Tenten

Ik zit op een blauw vouwstoeltje in de linkerhoek van een voortent, aan de andere zijde bedekken natte kranten de modder. Er ligt een half open vuilniszak met resten van eten, gebruikte babydoekjes en andere ondefinieerbare items. Tussen mijn benen klem ik een opgeblazen tweepersoonsluchtbed waarvan ik het ventiel probeer te vinden. In de slaapcabine ligt nog een luchtbed, een verwarde slaapzak en een kussen met stralend witte kussensloop. Ik ben blij dat ik hier even kan zitten.

De tent klappert hevig in de wind, het achterste gedeelte met de slaapcabine is ingestort. Dit beeld en geluid zijn me inmiddels gewoon geworden. Ondanks de vergane staat van de tent voel ik me er prettig. Het geeft even beschutting van de onophoudelijk suizende wind buiten en het beeld van honderden tenten die bezwijken onder de druk van de westenwind. Mijn vermoeide rug is blij dat ik even zit, al weet ik dat dadelijk bij het opstaan mijn knieën zich zullen beklagen.

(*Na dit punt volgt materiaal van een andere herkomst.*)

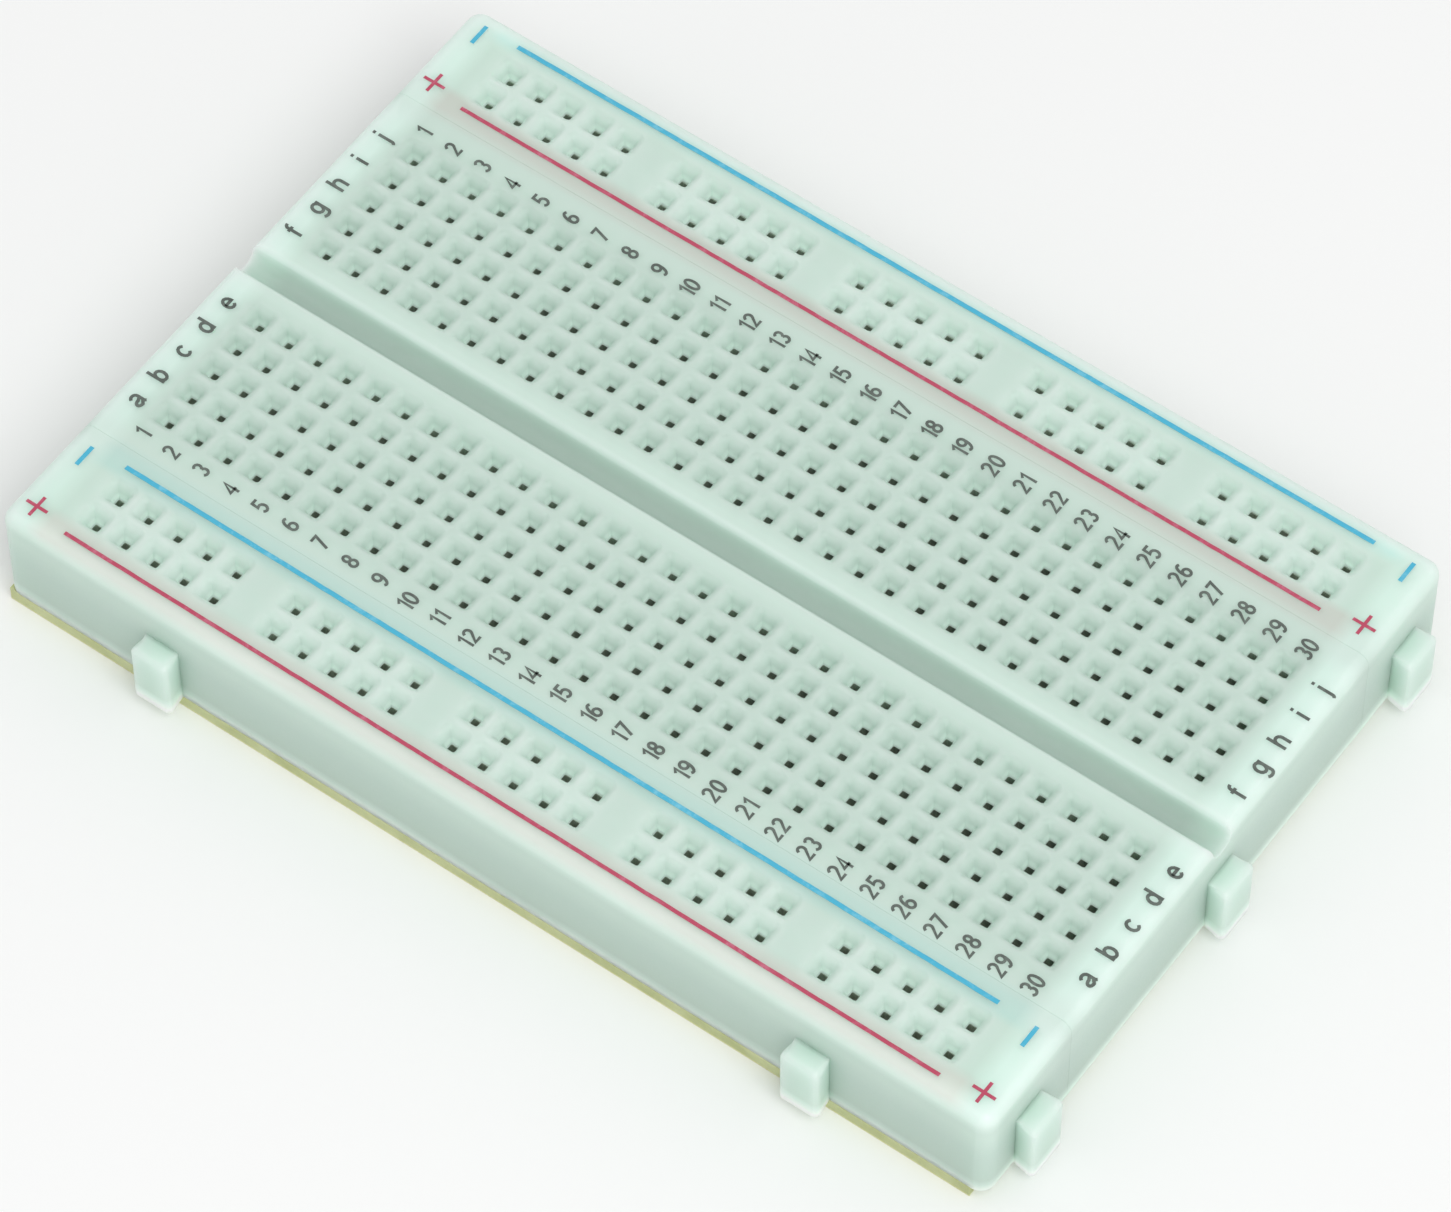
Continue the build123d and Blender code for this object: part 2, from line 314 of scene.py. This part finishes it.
def dovetails(name, strip_low, strip_high, is_socket):
    """All of one strip's tabs, or the tools for all of its sockets."""
    work = bmesh.new()
    grow = SOCKET_CLEARANCE if is_socket else 0.0
    low = FOOT_Z - TOOL_PAST_FOOT if is_socket else FOOT_Z
    high = TAB_TOP_Z + SOCKET_HEADROOM if is_socket else TAB_TOP_Z
    rounding = 0.0 if is_socket else TAB_ROUND
    side_y = strip_high + SEAM_GAP if is_socket else strip_low
    for side in (-1, 1):
        add_dovetail(work, SIDE_TAB_ROOT, SIDE_TAB_TIP, grow, low, high, (side * SIDE_TAB_X, side_y), 0,
                     rounding)
    end_x = -HALF_LENGTH if is_socket else HALF_LENGTH
    end_place = (end_x, (strip_low + strip_high) / 2)
    add_dovetail(work, END_TAB_ROOT, END_TAB_TIP, grow, low, high, end_place, 1, rounding)
    mesh = bpy.data.meshes.new(name)
    bmesh.ops.recalc_face_normals(work, faces=work.faces)
    work.to_mesh(mesh)
    work.free()
    made = bpy.data.objects.new(name, mesh)
    bpy.context.scene.collection.objects.link(made)
    return made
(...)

Buiten ergens tussen de tentenwoestenij zijn mijn teammaatjes. Ik zie ze niet, want in dit absurde landschap ben je alleen en verlaten, zelfs met een groep. Ik ben moe, de wind verstomd mijn zintuigen en realiteitszin. Het is een surrealistische trip waarin tenten posities aannemen die je niet voor mogelijk houdt, of gewoon domweg in zijn geheel de lucht invliegen. Ik wil iets doen om verdere schade te voorkomen, het is zonde, maar waar begin ik? Als ik één tent vast hebt, hoor ik bij de anderen ernaast de tentstokken kraken. Het is een verloren wedstrijd. We vechten stug door. Als het veld straks leeg is volgt een warme maaltijd, misschien zelfs een warme douche. En dan lekker mijn eigen tent in na een drankje met mijn strijdpartners.
Ik vouw het inmiddels lege luchtbed op en grijp de volgende uit de slaapcabine, welke daardoor compleet bezwijkt. Met het luchtbed onder mijn arm, het kussen en de slaapzak in de andere hand, kruip ik de ingestorte tent uit. Met mijn voet kan ik ook nog het stoeltje mee grissen. De wind slaat in mijn gezicht, ruist in mijn oren. Ik glimlach en vervolg gelukzalig mijn zoektocht naar luchtbedden en slaapzakken. Ik heb al tien dagen geen ander dak dan tentzeil boven mijn hoofd gehad, niet in een bed geslapen, geen laptop voor mijn neus gehad. Ik woon, werk, en leef in een mini-wereld binnen de ‘echte’ wereld – World of Music Art and Dance (WOMAD). Het is rauw, guur, vermoeiend en vies. Het is vriendelijk, vervullend, liefdevol en warm. Ik wil hier nooit meer weg.